Abdel Fattah al-Sisi took the oath of office as Egypt’s president on Sunday, formalizing his de facto rule since he deposed the elected Islamist president Mohammed Mursi last year and crushed his supporters.
The retired army chief took the oath in a ceremony at the Constitutional Court and broadcast live on television, almost a year since he overthrew Mursi and unleashed a crackdown on his Islamist followers.
Sisi, who overwhelmingly won a presidential election last month despite a low voter turnout, took his oath of office at the heavily guarded Constitutional Court.
“I swear by almighty God to preserve the republican system, and to respect the constitution and the law and to care for the interests of the people; and to preserve the independence of the nation and its territorial integrity,” Sisi declared in the ceremony broadcast live on television.
Palestinian Authority president Mahmoud Abbas, Arab royals from the Gulf and African leaders will later attend a reception at Cairo’s Ittihadiya presidential palace.
Soldiers and police deployed in force in the capital in anticipation of protests by ousted president Mursi’s battered Muslim Brotherhood movement and possible militant attacks.
At the Constitutional Court, elite policemen stood guard as helicopters were used to drop posters of Sisi on dozens of well-wishers who turned up to see the retired field marshal.
“I’m here to congratulate Sisi, the man who rescued us from terrorism and the Muslim Brotherhood,” said one flag-waving supporter, Amira Ahmed.
Sisi won the May 26-28 election with 96.9 percent of the vote, in a crushing defeat for his only rival, leftist leader Hamdeen Sabbahi. However, the voter turnout was 47.5 percent, despite extensions of voting hours and media exhortations for voters to show up at the ballot boxes.
The lopsided victory came nearly a year after Sisi toppled Mursi after millions protested to demand an end to the Islamist’s single year of turbulent rule.
Mursi’s now banned Muslim Brotherhood, whose supporters have been crushed by a massive crackdown, had called for a boycott of the vote.

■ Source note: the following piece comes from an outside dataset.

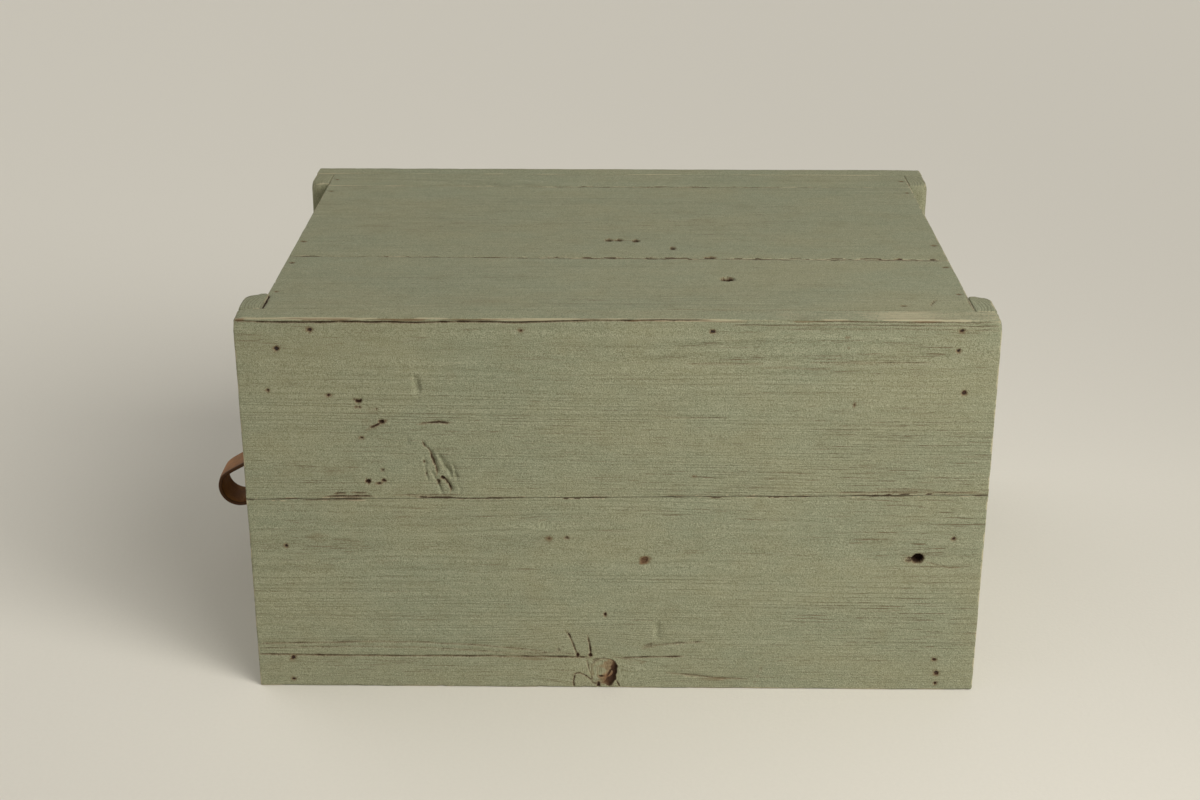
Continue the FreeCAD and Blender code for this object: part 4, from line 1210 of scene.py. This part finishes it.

Sisi’s main challenges will be to restore stability and revive the economy after three years of turmoil, following a 2011 uprising that ousted strongman Hosni Mubarak.
In a televised address after his victory was announced on Tuesday, Sisi called on Egyptians to “work to return security to this nation.”
“The future is a blank page, and it is in our hands to fill with what we want… bread, freedom, human dignity, social justice,” he said.
But Sisi’s opponents fear that under his rule, Egypt will return to an autocratic regime worse than under Mubarak.
Since Mursi’s ouster, the crackdown by the military-installed authorities on his supporters has killed more than 1,400 people and left thousands behind bars.
In the run-up to the election, Sisi said that “national security” takes precedence over democratic freedoms.
He will be the fifth Egyptian president to rise from the ranks of the military, and is expected to reassert the army’s grip on politics.
Saudi Arabia’s King Abdullah, who opposed Mursi’s Brotherhood, called for a donor conference to help Egypt after the results were announced.
The oil kingpin will be represented at the swearing-in ceremony by Crown Prince Salman bin Abdulaziz, alongside the rulers of Kuwait and Bahrain.
Western nations, which congratulated Sisi on his election win while stressing the importance of safeguarding human rights, are sending low-level officials or will be represented by ambassadors.
The United States has voiced concerns about “the restrictive political environment” during the vote, urging Sisi to show “commitment to the protection of the universal rights of all Egyptians.”
Sunday has been declared a national holiday for state employees to allow them to take part in celebrations for the inauguration.